Crosstalk can be reduced by keeping the SOA out of gain saturation for the data rates, signal levels, and number of channels on the optical signal of interest. If the SOA is operated near gain saturation levels, crosstalk may be reduced by making the period of the data signals small in comparison to the gain recovery time, i.e., by slowing down the data rate. In general, an SOA will have reduced crosstalk effects if (i) its saturation power P
SAT
, i.e., the input optical power level for which the SOA gain is reduced to a predetermined percentage of its nominal value, is increased, and/or (ii) its gain recovery time is decreased. As used herein, an SOA has increased gain stability if (i) its saturation power P
SAT
is increased without a concomitant increase in gain recovery time, (ii) its gain recovery time is decreased without a concomitant decrease in saturation power P
SAT
, or (iii) both (i) and (ii) occur.
Several methods for dealing with crosstalk problems are discussed in U.S. Pat. No. 5,436,759, which is incorporated by reference herein. One strategy is to place a transverse laser across the SOA such that the laser's gain medium and the SOA's signal gain medium share an overlapping region.

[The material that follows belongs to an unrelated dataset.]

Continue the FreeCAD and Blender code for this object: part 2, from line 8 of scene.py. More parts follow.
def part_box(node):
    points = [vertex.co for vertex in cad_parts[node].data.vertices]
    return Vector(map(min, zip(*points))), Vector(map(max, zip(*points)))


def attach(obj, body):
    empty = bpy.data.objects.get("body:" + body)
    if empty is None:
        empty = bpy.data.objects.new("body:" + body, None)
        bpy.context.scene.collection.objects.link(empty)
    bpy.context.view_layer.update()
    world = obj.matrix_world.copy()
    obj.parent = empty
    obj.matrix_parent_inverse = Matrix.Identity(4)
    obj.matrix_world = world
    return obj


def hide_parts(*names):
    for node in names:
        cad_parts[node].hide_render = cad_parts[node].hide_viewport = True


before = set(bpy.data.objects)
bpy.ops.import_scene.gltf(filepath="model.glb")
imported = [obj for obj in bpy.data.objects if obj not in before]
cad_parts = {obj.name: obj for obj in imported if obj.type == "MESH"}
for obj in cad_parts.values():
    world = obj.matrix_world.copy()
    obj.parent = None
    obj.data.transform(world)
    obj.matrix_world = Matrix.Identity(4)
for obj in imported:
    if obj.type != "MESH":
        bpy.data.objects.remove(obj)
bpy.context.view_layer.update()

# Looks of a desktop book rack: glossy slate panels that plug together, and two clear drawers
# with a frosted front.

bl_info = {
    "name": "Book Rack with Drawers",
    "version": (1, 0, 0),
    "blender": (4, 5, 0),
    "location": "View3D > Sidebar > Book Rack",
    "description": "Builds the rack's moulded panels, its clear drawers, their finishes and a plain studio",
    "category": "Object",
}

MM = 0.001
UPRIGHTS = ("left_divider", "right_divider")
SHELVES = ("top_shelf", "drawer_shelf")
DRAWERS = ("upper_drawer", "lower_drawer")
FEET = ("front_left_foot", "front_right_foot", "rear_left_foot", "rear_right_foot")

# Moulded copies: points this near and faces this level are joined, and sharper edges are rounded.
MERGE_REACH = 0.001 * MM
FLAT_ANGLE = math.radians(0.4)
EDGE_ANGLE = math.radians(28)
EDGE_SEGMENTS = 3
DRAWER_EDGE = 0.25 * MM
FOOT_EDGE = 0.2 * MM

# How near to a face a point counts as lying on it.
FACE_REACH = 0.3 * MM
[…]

The lasing cavity is operated above threshold and the gain of the laser is clamped to overcome losses of the cavity. As used herein, a laser cavity is gain-clamped and lasing when it is excited by a bias current greater than a threshold current. When the transverse laser is gain-clamped, gain along the SOA signal path is stabilized. The transverse lasing enhances the establishment and maintenance of a population inversion in the overlapping region, resulting in both increased saturation power and a decreased gain recovery time. Advantageously, independent lasing only builds up in the transverse direction and does not corrupt the quality of the amplified signal.

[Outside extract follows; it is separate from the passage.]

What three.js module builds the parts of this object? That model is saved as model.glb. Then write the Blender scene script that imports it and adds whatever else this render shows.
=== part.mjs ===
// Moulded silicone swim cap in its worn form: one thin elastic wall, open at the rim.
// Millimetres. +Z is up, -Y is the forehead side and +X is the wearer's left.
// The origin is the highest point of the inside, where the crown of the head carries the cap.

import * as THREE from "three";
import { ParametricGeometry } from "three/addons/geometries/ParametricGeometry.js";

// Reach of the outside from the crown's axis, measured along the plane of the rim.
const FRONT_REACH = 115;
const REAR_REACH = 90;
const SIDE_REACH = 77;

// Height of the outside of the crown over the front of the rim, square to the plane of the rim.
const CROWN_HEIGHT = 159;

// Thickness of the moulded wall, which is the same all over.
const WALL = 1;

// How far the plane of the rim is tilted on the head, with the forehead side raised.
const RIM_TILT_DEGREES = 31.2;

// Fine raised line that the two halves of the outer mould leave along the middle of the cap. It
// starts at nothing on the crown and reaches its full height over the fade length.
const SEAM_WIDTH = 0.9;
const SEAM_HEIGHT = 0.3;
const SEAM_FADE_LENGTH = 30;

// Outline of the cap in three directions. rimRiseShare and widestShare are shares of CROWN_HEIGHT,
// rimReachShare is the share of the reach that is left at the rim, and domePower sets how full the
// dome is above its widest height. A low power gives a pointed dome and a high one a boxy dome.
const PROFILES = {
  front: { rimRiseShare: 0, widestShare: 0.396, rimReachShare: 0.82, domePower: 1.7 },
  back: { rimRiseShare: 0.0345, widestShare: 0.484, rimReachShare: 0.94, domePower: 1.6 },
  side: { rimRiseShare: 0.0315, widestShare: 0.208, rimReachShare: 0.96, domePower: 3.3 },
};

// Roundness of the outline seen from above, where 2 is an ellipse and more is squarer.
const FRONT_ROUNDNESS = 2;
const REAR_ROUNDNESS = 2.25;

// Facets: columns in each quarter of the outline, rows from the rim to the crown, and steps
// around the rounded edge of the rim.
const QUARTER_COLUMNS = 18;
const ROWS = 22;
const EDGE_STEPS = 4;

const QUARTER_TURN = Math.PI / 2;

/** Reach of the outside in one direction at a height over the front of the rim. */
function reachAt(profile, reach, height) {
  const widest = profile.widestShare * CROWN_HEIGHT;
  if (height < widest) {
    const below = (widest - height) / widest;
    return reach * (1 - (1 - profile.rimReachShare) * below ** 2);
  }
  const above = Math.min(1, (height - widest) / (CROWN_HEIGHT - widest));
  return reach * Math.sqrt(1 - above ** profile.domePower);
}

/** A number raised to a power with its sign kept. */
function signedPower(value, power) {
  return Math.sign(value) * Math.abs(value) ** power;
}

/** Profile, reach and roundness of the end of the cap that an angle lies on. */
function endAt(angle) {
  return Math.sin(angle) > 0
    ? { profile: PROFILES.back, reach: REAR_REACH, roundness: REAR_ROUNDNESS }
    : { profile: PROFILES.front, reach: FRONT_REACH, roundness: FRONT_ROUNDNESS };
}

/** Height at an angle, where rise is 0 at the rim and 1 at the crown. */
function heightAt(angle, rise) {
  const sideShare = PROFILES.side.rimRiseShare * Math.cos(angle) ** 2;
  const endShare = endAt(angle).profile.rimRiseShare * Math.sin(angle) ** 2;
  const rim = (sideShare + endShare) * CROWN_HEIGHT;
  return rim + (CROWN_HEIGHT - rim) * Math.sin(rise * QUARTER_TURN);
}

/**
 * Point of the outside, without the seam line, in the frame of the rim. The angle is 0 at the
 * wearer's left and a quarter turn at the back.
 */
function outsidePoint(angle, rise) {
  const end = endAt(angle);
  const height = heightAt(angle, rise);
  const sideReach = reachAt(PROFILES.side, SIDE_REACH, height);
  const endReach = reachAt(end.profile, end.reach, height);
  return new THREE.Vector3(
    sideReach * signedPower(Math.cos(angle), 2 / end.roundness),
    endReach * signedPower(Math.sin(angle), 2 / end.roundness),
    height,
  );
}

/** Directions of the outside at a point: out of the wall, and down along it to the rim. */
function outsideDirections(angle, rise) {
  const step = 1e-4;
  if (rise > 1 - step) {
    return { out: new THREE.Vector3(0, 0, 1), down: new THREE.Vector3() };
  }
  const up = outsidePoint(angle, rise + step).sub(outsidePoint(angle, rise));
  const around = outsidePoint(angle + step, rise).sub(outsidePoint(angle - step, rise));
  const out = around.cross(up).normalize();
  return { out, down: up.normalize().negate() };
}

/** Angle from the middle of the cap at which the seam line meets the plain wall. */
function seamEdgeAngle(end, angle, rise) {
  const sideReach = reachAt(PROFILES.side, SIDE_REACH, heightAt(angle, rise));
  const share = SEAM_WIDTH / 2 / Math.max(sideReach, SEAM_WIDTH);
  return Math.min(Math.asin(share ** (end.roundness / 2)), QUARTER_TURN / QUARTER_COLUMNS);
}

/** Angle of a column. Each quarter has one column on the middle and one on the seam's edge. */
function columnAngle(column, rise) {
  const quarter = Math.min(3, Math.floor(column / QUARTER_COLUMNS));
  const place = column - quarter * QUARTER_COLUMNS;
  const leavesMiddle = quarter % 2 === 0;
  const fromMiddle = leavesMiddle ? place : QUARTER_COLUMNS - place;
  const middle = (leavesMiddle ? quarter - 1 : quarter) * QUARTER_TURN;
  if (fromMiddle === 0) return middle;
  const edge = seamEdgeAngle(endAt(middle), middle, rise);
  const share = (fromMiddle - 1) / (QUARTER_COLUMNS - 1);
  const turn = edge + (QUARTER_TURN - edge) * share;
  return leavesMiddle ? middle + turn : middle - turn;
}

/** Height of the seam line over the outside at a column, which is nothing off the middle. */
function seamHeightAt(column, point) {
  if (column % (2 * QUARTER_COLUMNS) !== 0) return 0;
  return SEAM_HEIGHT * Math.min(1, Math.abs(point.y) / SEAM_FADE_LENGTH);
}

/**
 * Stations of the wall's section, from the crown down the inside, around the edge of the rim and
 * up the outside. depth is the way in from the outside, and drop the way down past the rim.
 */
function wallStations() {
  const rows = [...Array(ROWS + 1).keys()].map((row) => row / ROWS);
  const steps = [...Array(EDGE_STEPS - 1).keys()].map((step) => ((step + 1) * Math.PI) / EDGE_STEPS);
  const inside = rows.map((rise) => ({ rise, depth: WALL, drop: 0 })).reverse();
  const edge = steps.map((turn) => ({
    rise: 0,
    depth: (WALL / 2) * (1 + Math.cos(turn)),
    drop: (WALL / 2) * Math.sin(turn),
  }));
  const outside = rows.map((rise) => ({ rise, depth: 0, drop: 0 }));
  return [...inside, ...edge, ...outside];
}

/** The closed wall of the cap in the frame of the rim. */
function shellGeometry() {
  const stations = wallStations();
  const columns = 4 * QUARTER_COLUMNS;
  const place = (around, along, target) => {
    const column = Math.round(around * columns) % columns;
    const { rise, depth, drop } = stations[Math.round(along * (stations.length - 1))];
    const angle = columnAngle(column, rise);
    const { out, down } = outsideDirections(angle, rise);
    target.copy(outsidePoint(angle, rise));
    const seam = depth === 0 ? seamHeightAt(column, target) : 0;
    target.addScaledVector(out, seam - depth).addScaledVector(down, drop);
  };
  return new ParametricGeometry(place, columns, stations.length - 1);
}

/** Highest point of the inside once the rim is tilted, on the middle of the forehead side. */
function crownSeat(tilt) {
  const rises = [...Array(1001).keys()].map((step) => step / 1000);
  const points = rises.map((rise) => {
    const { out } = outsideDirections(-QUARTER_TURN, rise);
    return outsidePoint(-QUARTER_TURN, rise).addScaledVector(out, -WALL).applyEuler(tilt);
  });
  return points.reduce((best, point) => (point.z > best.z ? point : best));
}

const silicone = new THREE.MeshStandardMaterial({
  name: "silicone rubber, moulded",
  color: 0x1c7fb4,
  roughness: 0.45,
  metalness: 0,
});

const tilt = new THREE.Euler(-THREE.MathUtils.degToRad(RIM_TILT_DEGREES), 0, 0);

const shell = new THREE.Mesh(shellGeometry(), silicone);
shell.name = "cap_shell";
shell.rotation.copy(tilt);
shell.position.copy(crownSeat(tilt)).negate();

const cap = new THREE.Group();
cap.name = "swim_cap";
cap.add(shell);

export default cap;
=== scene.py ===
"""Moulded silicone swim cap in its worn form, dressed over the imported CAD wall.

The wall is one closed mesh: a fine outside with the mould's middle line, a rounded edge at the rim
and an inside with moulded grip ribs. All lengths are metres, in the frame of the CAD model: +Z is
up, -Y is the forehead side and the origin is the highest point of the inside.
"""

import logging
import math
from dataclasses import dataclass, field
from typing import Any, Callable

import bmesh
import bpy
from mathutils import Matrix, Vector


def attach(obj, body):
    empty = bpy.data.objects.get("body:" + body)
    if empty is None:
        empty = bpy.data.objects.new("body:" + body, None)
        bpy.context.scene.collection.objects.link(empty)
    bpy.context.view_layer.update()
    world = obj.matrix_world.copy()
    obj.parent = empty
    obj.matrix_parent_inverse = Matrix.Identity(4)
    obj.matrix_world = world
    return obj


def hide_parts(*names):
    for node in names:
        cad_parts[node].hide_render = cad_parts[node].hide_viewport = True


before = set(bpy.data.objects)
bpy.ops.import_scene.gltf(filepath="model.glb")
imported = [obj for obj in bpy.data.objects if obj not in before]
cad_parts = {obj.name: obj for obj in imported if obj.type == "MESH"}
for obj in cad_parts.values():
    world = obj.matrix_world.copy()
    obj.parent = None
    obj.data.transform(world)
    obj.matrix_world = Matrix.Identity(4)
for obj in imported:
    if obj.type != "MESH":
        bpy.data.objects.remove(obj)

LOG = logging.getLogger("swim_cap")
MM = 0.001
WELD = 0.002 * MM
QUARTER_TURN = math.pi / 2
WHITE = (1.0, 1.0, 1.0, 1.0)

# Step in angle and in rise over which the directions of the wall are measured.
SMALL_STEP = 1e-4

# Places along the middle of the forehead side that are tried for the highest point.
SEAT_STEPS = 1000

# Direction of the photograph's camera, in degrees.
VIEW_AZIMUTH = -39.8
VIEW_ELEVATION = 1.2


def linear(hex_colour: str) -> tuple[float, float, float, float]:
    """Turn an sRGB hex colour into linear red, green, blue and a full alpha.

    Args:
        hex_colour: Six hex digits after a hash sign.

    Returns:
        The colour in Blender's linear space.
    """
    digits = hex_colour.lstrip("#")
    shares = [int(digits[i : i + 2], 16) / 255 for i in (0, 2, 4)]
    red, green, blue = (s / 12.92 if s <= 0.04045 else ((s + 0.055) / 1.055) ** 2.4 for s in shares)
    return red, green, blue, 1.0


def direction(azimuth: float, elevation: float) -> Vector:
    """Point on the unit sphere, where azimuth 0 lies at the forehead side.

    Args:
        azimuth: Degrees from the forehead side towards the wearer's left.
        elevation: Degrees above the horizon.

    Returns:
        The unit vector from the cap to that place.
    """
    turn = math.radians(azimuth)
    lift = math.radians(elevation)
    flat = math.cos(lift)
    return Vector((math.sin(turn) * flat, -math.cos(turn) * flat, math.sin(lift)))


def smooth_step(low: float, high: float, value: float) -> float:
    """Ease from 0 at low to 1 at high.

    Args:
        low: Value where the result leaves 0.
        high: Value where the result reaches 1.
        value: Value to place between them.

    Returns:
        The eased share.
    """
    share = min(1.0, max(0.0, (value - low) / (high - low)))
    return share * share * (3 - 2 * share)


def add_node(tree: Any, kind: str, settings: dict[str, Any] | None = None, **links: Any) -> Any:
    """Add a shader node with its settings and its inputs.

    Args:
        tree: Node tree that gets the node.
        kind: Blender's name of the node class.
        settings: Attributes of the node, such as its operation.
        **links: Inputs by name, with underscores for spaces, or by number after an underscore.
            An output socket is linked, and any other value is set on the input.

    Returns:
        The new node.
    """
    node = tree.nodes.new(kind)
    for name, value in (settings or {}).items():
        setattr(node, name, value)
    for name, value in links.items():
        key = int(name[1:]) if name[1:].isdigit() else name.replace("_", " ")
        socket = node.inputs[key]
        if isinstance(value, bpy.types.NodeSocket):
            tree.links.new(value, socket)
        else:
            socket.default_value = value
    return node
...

The '759 patent supra discusses an SOA in which an input optical signal is amplified by a signal gain medium along a signal path, the signal path being intersected by a segmented optical cavity oriented off-axis (e.g., perpendicular) to the signal path. The optical cavity is a lasing cavity operated above threshold, and shares its gain medium with the signal gain medium at overlapping locations, thereby increasing gain stability. Certain segmentation and design techniques are proposed for dealing with parasitic lasing modes that can cause gain clamping at undesirably low levels, with some designs directed to suppressing the parasitic lasing modes (e.g., '759 patent, FIG. 1), and other designs directed to constructively using circulating modes (e.g., '759 patent, FIG. 2B) to increase the gain. To suppress parasitic lasing modes, the lasing cavity is segmented along the length of the amplifier with regions that are optically isolated, except at intersections with the gain medium/signal path. In some examples, the optical isolation is achieved by placing gaps between the cavities that include opaque barriers ('759 patent, FIG. 1), while in other examples angled trenches are used ('759 patent, FIG. 2C).
The proposed designs of the '759 patent supra can suffer from one or more shortcomings that can reduce the effectiveness of the device and/or cause difficulty in reliably fabricating the device. For example, the layers of the single active medium ('759 patent, FIG.